Federal budget nothing but fairy dust in unicorn pee
On Monday, April 19, the federal government presented issued an overdue budget that failed to provide an accurate report on Canada’s fiscal position, present or future.
The speech on grand plans based on extravagant spending is the equivalent of a recipe for how to sprinkle fairy dust in a dram of unicorn pee to make a fabulous cocktail.
The show’s centrepiece was a plan to intrude in provincial jurisdiction and create a national daycare program. The federal government has no constitutional authority over daycare and is misusing its spending powers to control another aspect of provincial sovereignty.
Daycare is hyped as a counter to the uneven impact of COVID-19 regulations on women. Daycare will allow them to return to employment. Millions are hourly paid employees in the service and retail sectors which our governments have callously closed down by regulation. Daycare does not put food on the table.
The CRA wants to tax their tips and any discounts they receive for meals and the wares they vend. Tell us again how much they care about the women they abuse. Give these ladies a $2,500 annual tax credit for the unpaid child care they provide as mothers and we might be impressed.
budget is an extension of Prime Minister Trudeau’s comment that a commitment to growing the economy will let budgets balance themselves. Weirdly, it’s true.
Bad budgets result in bankruptcy or some other form of insolvency. It is possible to borrow enough to force devaluation of the Canadian dollar causing inflation writ large. When the cost of bread increases by ten times and wages remain stagnant, we reap the results of failing to balance the budget.
Our parliament has been absent from scrutiny for two years and is rudderless, lurching from one scandal to another. A recent scandal is the failure to contain the spread of coronavirus. The latest is a Gordian knot of confused and contradictory announcements on when we may get vaccine doses. The government has managed to illustrate its ineptness more clearly than any media scribe.
Some nations dealt with the virus threat using strict lockdown measures for a limited duration and are operating without restrictions on their population. They still require the quarantine of out-of-country travellers, a routine virus containment strategy in use since the Bubonic plague in the 14th century.
There is nothing in the budget speech outlining a clear path to a return to normal social behaviour.
Governments do not create jobs other than to inflate an already bloated bureaucracy. The problem with big government is that bureaucrats need something to do, which translates into unproductive interference with business and commerce. We need less interference and meddling, not more.
Massive federal infrastructure programs are useless. Money will be spent in major metropolitan areas to garner votes while infrastructure in the rest of Canada continues to deteriorate.
Continuing virus relief programs required because we failed to contain the virus is not and indicator of competence or a source of pride.
The most glaring omission in the budget presentation was no mention of creating an epidemic combat strategy to ensure we will never again be caught unprepared to deal with a public health threat. The message is that our governments have learned nothing from over a year of public anxiety and upheaval. Fear mongering has been devastating in many ways.

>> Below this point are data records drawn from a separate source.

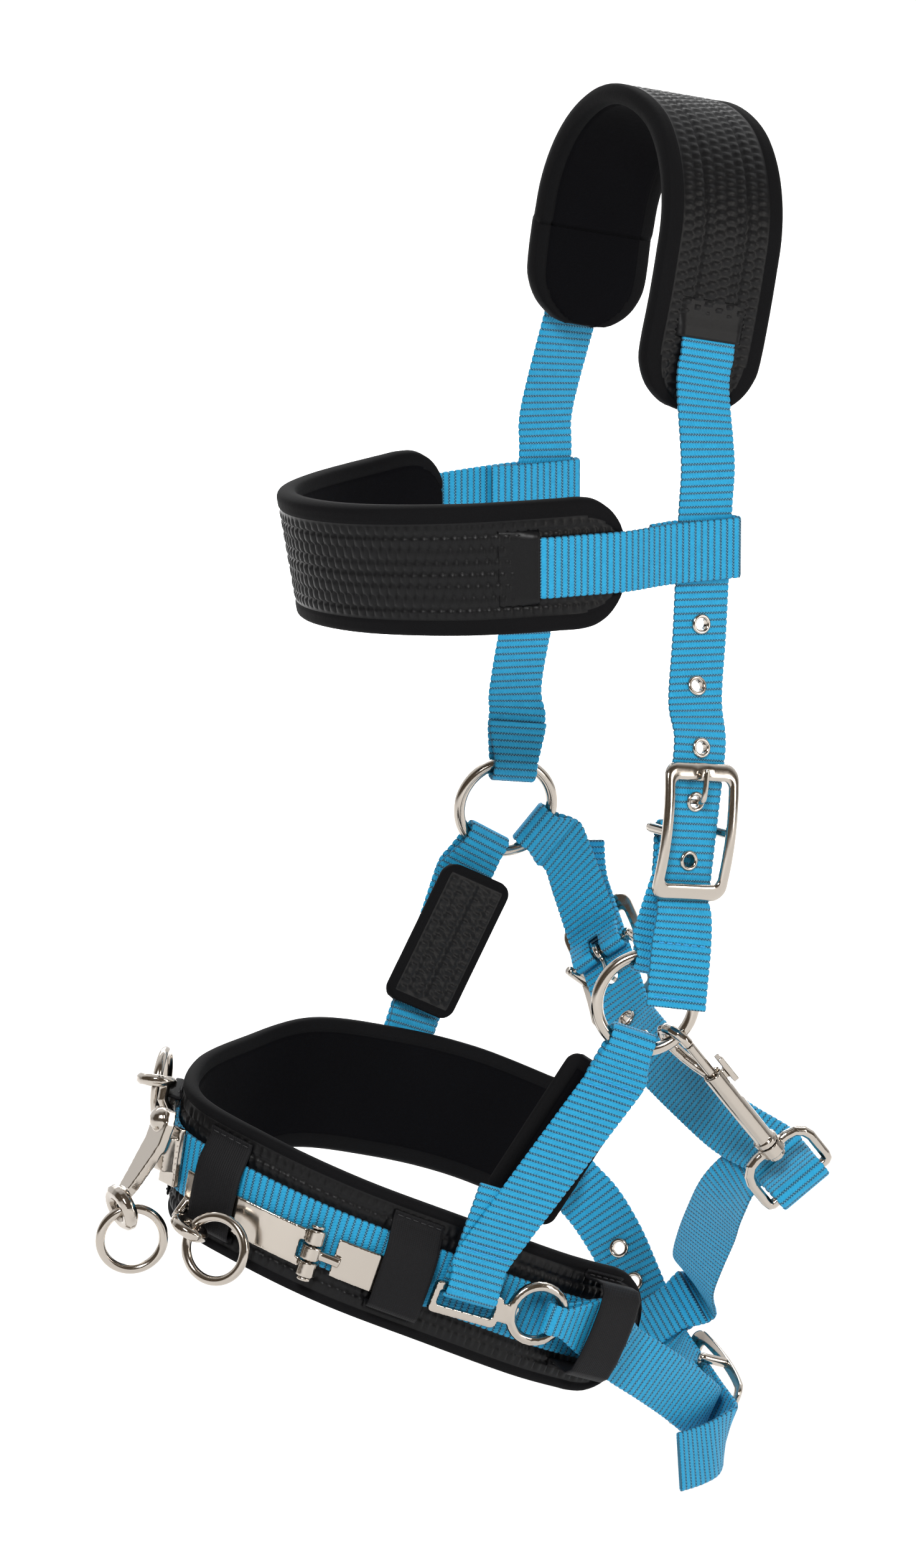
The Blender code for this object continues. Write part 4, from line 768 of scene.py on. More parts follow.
PAD_STEP = 1.0            # spacing of a pad's mesh
PAD_ROUND = 3.0           # how far in from the edge a pad's faces round off
PANEL_DEPTH, PANEL_RISE = 0.9, 1.15    # the panel below the binding, its pattern above that
LINING_SEAM = 6.0         # from the edge to where the lining is sewn to the binding


def emboss(u, s, pitch):
    """Height of the cover's raised pattern, 0 to 1, at u across and s along: short bars in
    columns, like a basket weave."""
    column = u / pitch
    shift = 0.5 if int(math.floor(column)) % 2 else 0.0
    a = column % 1.0 - 0.5
    b = (s / (pitch * 0.8) + shift) % 1.0 - 0.5
    return max(0.0, 1 - (abs(a) * 2.05) ** 6) * max(0.0, 1 - (abs(b) * 2.15) ** 4)


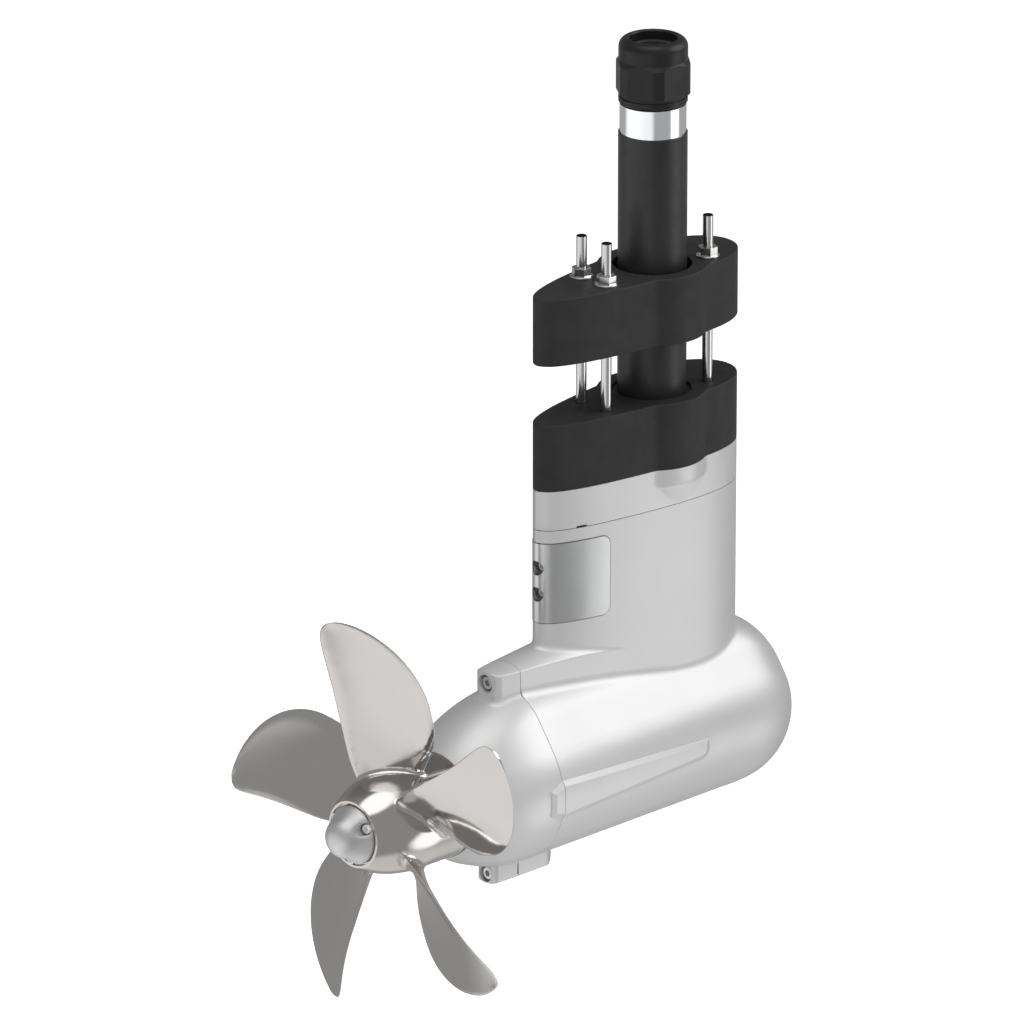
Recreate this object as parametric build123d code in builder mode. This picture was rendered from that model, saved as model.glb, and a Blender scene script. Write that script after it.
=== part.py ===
from build123d import *
import os
from math import asin, atan2, cos, pi, radians, sin, sqrt

# Electric pod drive for a boat: a motor pod on a faired strut, clamped through the hull.
# X points forward, Y to port, Z up, in millimetres.
# The origin is on the tube's axis, on the seat that the hull's outer face rests on.
os.makedirs("parts", exist_ok=True)

# Hull clamp
hull_gap = 46.4
block_height = 52.3
block_bulge_radius = 41.5
block_bulge_blend = 10
block_edge = 1
block_tube_radius = 30
stud_radius = 4
stud_clearance = 0.5
stud_top = 131.6
stud_root = 20
stud_point = 0.3
aft_stud_x = -61.9
aft_stud_y = 13.1
fore_stud_x = 39.9
fore_stud_y = 19.1
flange_nut_flats = 13
flange_nut_height = 8
flange_nut_flange_radius = 8.95
flange_nut_flange_height = 1.8
thread_clearance = 0.05

# Fairing outline shared by both blocks and the strut
outline_aft = 122.3
outline_fore = 80.8
outline_fullness = 34.2
outline_fore_bias = 5.4
outline_shoulder = 1.75
outline_steps = 12

# Mounting tube and cable gland
tube_radius = 25
tube_bore_radius = 20
tube_top = 224.6
tube_flange_radius = 31
tube_flange_height = 5
tube_seal_top = 2
tube_seal_height = 8
sleeve_radius = 26
sleeve_top = 202.2
gland_flange_radius = 26
gland_flange_height = 5.8
gland_flange_edge = 2
gland_gasket_radius = 25.2
gland_gasket_height = 2.9
gland_neck_radius = 22
gland_neck_height = 24
gland_spigot_length = 18
gland_bore_radius = 15.5
gland_cup_radius = 19.2
gland_cup_depth = 14
gland_nut_flats = 53.1
gland_nut_angle = 53.2
gland_nut_land_radius = 28.5
gland_nut_hex_height = 22.8
gland_nut_chamfer_height = 3
gland_nut_height = 41.9
gland_nut_dome_radius = 26
gland_nut_dome_edge = 7
gland_mouth_radius = 18
gland_mouth_edge = 1.2
gland_seal_radius = 19
claw_radius = 20
claw_bore_radius = 14.5
cable_radius = 14
gland_seal_height = 20
claw_height = 7
running_gap = 0.3

# Strut
cap_height = 30.5
cap_gasket_thickness = 0.5
cap_gasket_inset = 0.3
cap_boss_depth = 12
cap_boss_ledge = 0.3
cap_boss_foot_radius = 34
pry_slot_angle = 136
pry_slot_length = 8.5
pry_slot_height = 1.2
pry_slot_depth = 2.5
cable_way_radius = 16
cap_screw_radius = 3
cap_screw_length = 34
cap_screw_head_radius = 5
cap_screw_head_height = 6
cap_screw_places = ((-90, 0), (-35, 18), (-35, -18), (60, 0))
head_clearance = 0.5
anode_top = 93.4
anode_bottom = 156.6
anode_fore_x = -69.5
anode_corner = 7
anode_thickness = 3
anode_proud = 0.3
anode_web_x = -108
anode_joint = 0.4
anode_screw_depths = (113.3, 134.2)
anode_screw_recess_radius = 5.5
anode_screw_face_x = -116.5
small_screw_radius = 2
small_screw_head_radius = 3.5
small_screw_head_height = 4
small_screw_length = 18

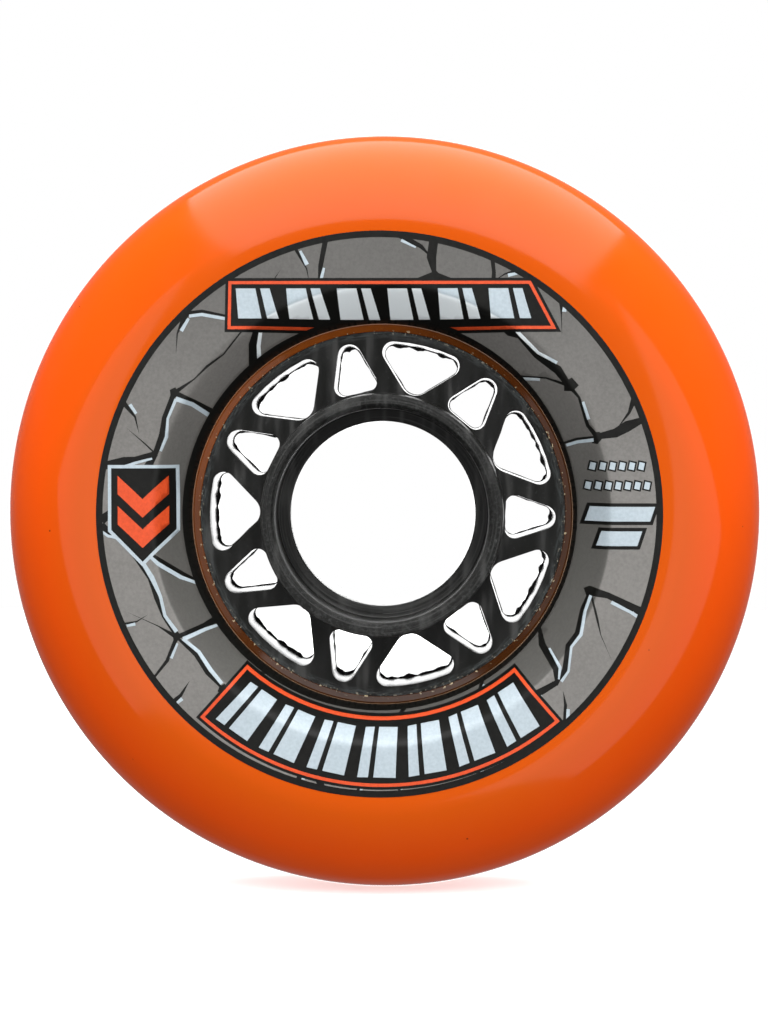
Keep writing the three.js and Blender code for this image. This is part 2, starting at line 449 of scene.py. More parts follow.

It is not a matter of whether we will face another virus epidemic, but when.
There has been no rationale given for the disruption caused by business closures and forced quarantines. Ongoing hysteria over the threat posed by the coronavirus has worn thin. The disruptions have not stopped new infections.
Our distrust of the political class has deepened. No one from either the government or opposition benches is communicating with the public. Preaching to us is not communications.
Discovering that many of our politicians are closet totalitarians is discouraging but not unexpected. Those who have removed our fundamental freedoms and rights without attempting to justify their actions must not be re-elected. They are too dangerous to be trusted with political power.
Governments have used a virus epidemic as an excuse to throttle democracy and stifle our freedoms and rights. We must ensure that it cannot happen again.